**PROBLEM DETAILS**
The data below holds the lines to copy: everything from the line containing "Model this object" to the line containing "FOOT_LEAN = math.radians(5.6)", both ends included, set down exactly.

**INFORMATION PROVIDED**
:::

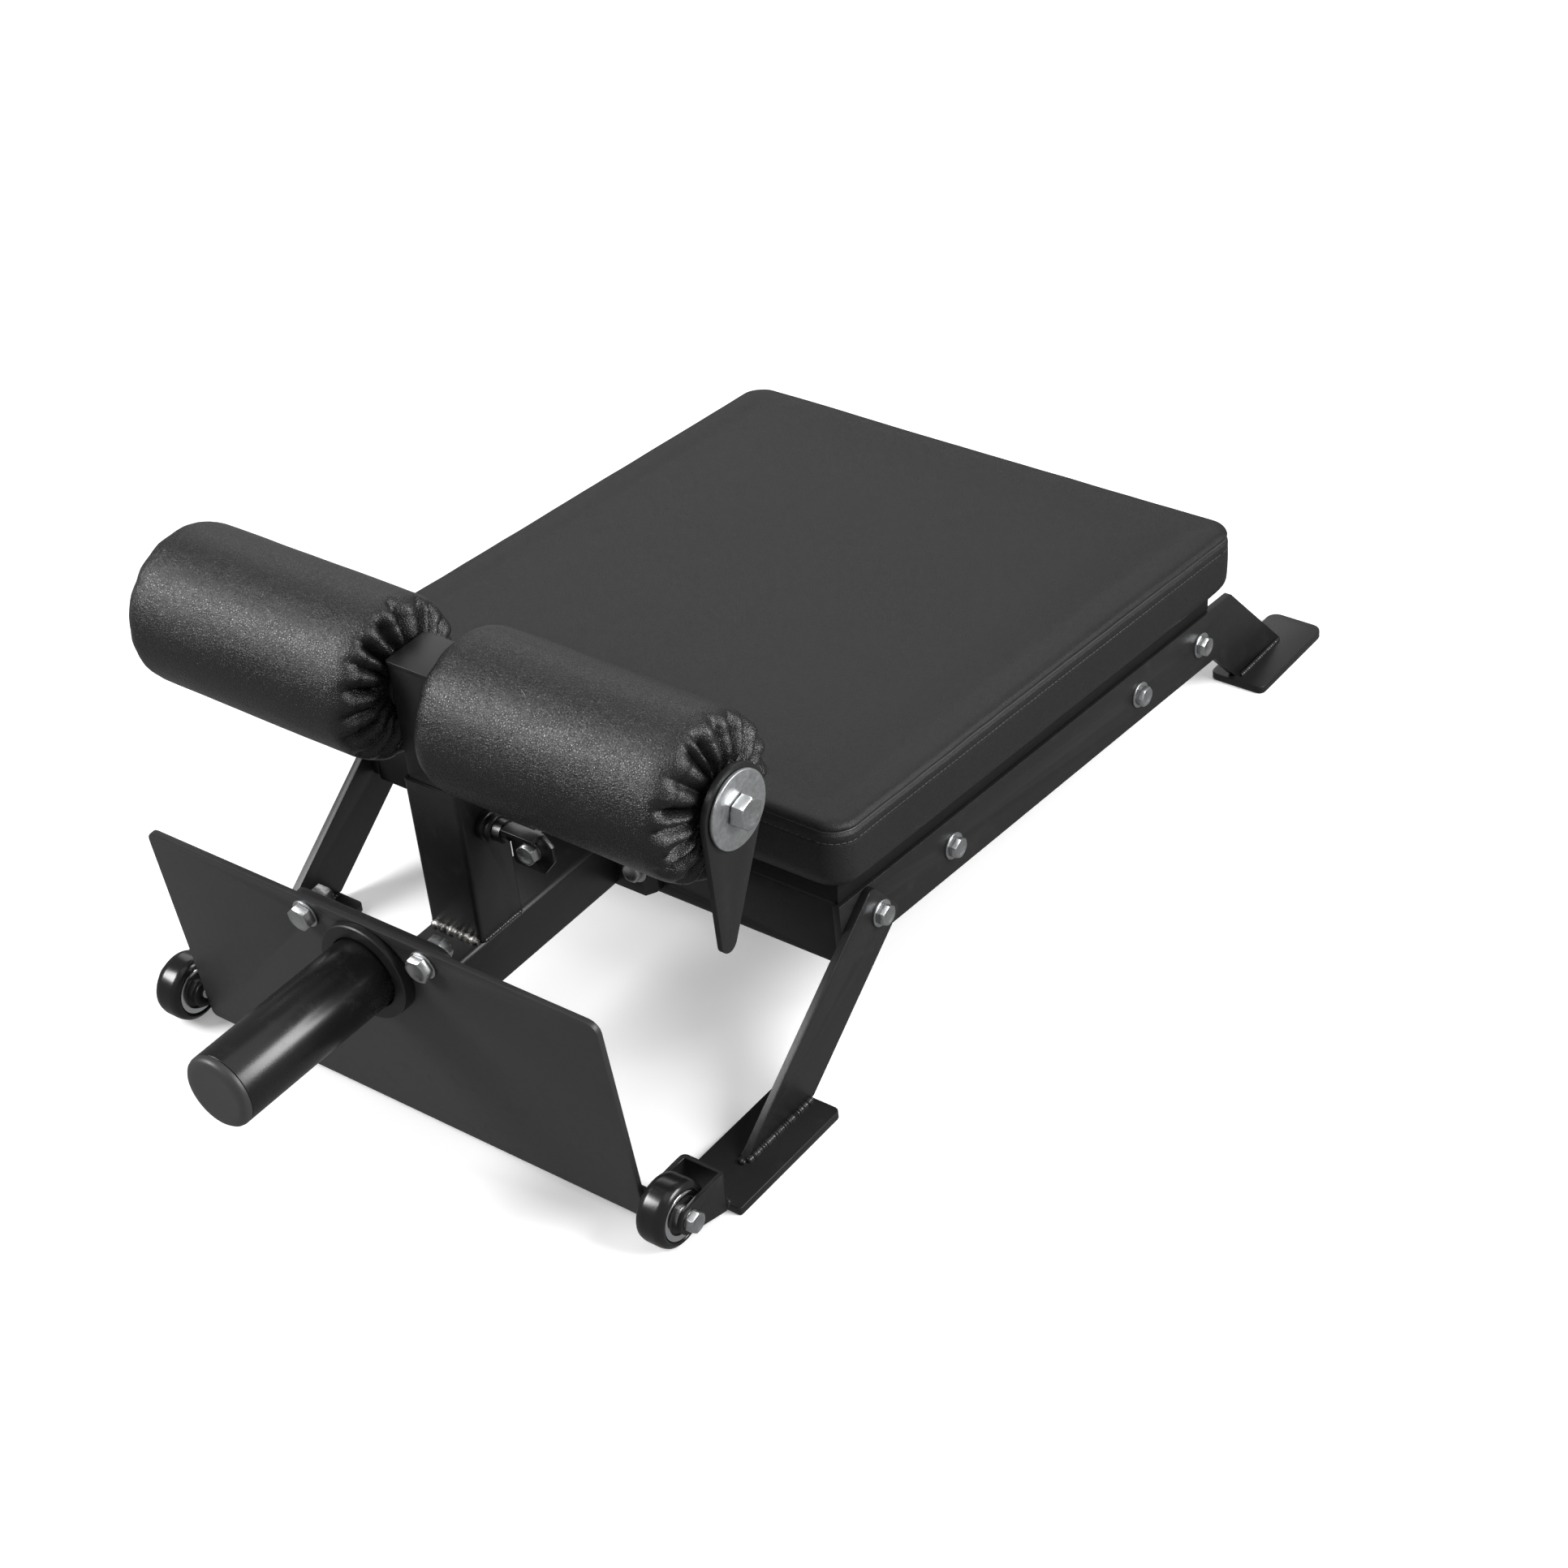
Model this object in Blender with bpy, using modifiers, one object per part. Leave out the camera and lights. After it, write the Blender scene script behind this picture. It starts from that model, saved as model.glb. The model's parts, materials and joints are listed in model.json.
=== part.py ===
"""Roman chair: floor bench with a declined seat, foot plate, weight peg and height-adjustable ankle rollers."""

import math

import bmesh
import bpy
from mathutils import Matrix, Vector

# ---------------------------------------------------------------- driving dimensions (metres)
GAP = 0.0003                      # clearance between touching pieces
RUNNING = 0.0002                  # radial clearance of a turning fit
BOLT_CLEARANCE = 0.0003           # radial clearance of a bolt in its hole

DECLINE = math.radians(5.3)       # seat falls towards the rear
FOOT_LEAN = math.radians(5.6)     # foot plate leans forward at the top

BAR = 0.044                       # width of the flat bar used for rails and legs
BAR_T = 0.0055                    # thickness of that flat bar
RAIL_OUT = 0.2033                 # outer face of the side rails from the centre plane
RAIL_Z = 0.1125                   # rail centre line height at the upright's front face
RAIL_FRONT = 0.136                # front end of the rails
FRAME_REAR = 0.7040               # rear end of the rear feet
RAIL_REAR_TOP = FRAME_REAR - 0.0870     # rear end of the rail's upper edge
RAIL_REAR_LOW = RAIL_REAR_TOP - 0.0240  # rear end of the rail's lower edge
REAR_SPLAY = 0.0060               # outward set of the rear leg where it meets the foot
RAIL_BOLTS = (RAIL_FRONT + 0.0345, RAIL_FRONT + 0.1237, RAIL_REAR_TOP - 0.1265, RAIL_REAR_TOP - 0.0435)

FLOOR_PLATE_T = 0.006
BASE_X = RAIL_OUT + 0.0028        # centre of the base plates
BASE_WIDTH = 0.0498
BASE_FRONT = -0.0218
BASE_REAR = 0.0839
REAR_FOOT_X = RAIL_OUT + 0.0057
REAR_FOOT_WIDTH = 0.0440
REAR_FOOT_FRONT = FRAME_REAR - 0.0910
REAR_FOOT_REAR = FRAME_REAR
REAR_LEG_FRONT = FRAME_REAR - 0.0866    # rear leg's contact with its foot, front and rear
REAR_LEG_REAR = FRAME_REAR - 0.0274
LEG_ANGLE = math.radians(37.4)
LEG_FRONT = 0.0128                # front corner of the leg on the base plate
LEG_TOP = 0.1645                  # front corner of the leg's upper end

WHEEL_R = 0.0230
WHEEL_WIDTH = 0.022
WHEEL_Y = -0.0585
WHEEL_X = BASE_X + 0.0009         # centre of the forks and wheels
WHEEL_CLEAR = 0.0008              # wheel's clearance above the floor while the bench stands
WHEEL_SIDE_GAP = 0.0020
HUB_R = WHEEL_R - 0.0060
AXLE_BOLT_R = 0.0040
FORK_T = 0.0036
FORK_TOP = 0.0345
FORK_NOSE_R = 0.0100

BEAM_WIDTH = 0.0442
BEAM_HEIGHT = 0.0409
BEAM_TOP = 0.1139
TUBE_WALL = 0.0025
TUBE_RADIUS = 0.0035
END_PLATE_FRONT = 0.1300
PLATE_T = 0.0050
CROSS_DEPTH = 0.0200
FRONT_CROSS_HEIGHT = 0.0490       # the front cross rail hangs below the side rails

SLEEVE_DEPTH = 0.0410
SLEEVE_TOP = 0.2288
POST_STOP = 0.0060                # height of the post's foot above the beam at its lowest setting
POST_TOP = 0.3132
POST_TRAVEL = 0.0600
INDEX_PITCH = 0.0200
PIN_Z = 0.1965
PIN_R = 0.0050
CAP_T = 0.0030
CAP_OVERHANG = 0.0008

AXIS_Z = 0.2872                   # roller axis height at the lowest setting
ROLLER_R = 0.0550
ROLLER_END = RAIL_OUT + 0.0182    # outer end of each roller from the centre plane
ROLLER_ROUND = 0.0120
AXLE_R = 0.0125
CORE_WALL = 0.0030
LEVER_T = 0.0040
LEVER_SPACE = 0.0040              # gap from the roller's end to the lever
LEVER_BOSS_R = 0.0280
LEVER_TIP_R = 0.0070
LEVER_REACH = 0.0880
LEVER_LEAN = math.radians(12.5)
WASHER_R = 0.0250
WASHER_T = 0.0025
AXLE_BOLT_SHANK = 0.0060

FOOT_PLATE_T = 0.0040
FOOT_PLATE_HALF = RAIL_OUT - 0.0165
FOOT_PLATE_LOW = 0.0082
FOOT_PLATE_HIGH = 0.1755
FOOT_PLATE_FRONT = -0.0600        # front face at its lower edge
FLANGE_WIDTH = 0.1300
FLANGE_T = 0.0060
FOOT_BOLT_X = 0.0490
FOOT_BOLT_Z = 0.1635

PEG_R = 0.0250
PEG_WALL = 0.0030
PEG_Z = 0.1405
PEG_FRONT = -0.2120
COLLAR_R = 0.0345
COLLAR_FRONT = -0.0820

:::

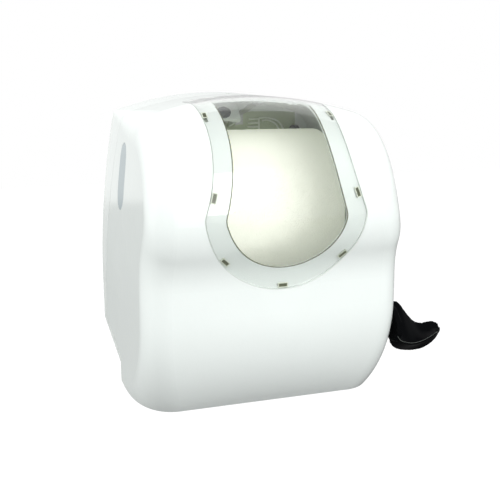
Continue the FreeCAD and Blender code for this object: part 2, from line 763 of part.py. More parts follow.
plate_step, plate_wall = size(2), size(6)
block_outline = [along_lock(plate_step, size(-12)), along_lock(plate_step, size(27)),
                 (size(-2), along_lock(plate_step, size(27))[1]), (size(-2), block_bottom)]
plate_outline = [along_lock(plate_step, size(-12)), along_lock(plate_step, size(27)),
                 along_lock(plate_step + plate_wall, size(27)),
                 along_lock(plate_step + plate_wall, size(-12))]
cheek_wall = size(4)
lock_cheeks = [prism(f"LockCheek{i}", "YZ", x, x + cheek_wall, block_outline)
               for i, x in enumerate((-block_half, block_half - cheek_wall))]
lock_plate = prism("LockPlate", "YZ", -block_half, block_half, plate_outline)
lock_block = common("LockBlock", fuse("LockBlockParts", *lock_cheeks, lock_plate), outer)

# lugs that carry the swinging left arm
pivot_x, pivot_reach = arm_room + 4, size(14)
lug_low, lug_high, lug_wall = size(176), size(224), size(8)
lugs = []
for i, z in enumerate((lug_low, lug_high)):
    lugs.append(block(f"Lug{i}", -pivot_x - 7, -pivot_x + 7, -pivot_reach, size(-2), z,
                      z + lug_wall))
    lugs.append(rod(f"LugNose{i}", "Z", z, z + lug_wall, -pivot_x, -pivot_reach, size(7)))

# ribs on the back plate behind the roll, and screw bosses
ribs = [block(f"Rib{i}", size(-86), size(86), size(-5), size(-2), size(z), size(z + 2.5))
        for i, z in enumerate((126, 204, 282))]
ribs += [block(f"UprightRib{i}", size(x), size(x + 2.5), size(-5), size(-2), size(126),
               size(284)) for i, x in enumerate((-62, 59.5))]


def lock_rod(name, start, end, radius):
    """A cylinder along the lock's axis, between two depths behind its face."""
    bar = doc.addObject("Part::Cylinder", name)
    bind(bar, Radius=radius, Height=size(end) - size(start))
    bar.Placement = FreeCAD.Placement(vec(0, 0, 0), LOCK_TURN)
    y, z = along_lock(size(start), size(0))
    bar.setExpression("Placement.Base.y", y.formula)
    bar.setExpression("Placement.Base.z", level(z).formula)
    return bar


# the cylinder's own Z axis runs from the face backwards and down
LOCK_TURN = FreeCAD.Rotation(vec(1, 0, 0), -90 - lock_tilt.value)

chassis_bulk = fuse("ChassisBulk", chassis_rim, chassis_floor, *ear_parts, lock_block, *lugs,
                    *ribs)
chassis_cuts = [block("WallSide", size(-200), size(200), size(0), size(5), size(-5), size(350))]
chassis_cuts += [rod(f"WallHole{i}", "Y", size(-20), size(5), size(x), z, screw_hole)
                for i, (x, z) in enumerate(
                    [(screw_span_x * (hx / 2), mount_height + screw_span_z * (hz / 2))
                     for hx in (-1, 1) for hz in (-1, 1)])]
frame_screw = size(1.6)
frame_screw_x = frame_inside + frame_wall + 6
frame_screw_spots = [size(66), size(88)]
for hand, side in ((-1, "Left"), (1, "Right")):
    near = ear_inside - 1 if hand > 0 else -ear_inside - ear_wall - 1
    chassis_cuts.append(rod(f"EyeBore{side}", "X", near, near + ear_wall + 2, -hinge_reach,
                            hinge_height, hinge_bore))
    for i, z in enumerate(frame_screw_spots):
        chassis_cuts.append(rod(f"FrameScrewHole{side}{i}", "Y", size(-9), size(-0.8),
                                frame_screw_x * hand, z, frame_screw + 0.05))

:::

**EXPECTED ANSWER**
Model this object in Blender with bpy, using modifiers, one object per part. Leave out the camera and lights. After it, write the Blender scene script behind this picture. It starts from that model, saved as model.glb. The model's parts, materials and joints are listed in model.json.
=== part.py ===
"""Roman chair: floor bench with a declined seat, foot plate, weight peg and height-adjustable ankle rollers."""

import math

import bmesh
import bpy
from mathutils import Matrix, Vector

# ---------------------------------------------------------------- driving dimensions (metres)
GAP = 0.0003                      # clearance between touching pieces
RUNNING = 0.0002                  # radial clearance of a turning fit
BOLT_CLEARANCE = 0.0003           # radial clearance of a bolt in its hole

DECLINE = math.radians(5.3)       # seat falls towards the rear
FOOT_LEAN = math.radians(5.6)     # foot plate leans forward at the top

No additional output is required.